# Direction:
Reproduce each of the lines word for word.

*** Supplied material

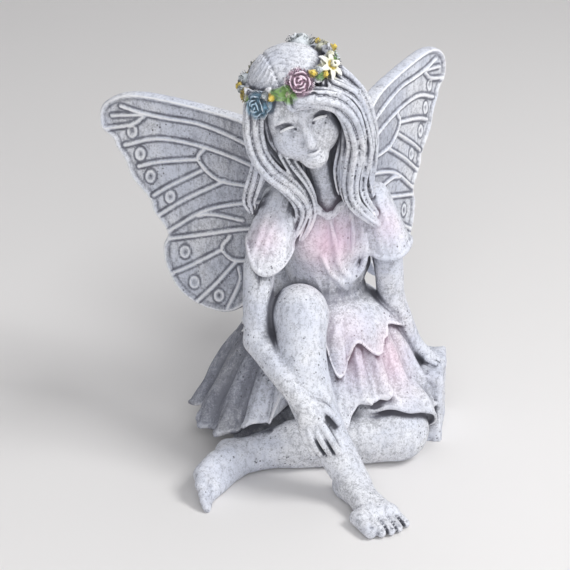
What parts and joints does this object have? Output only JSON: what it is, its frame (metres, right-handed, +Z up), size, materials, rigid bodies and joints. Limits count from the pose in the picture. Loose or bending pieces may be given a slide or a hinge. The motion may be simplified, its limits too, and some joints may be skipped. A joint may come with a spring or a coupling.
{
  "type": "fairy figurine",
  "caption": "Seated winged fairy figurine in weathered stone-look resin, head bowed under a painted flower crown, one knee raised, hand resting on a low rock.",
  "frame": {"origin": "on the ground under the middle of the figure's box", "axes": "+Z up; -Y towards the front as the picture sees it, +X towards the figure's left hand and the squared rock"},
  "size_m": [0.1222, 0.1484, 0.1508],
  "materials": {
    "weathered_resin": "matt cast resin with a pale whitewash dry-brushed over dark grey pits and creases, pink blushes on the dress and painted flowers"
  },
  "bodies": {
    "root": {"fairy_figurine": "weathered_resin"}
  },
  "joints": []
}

******

# Answer to the problem:
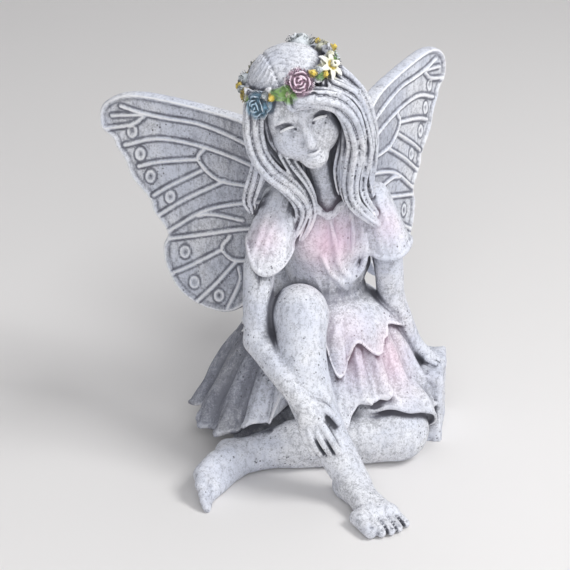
What parts and joints does this object have? Output only JSON: what it is, its frame (metres, right-handed, +Z up), size, materials, rigid bodies and joints. Limits count from the pose in the picture. Loose or bending pieces may be given a slide or a hinge. The motion may be simplified, its limits too, and some joints may be skipped. A joint may come with a spring or a coupling.
{
  "type": "fairy figurine",
  "caption": "Seated winged fairy figurine in weathered stone-look resin, head bowed under a painted flower crown, one knee raised, hand resting on a low rock.",
  "frame": {"origin": "on the ground under the middle of the figure's box", "axes": "+Z up; -Y towards the front as the picture sees it, +X towards the figure's left hand and the squared rock"},
  "size_m": [0.1222, 0.1484, 0.1508],
  "materials": {
    "weathered_resin": "matt cast resin with a pale whitewash dry-brushed over dark grey pits and creases, pink blushes on the dress and painted flowers"
  },
  "bodies": {
    "root": {"fairy_figurine": "weathered_resin"}
  },
  "joints": []
}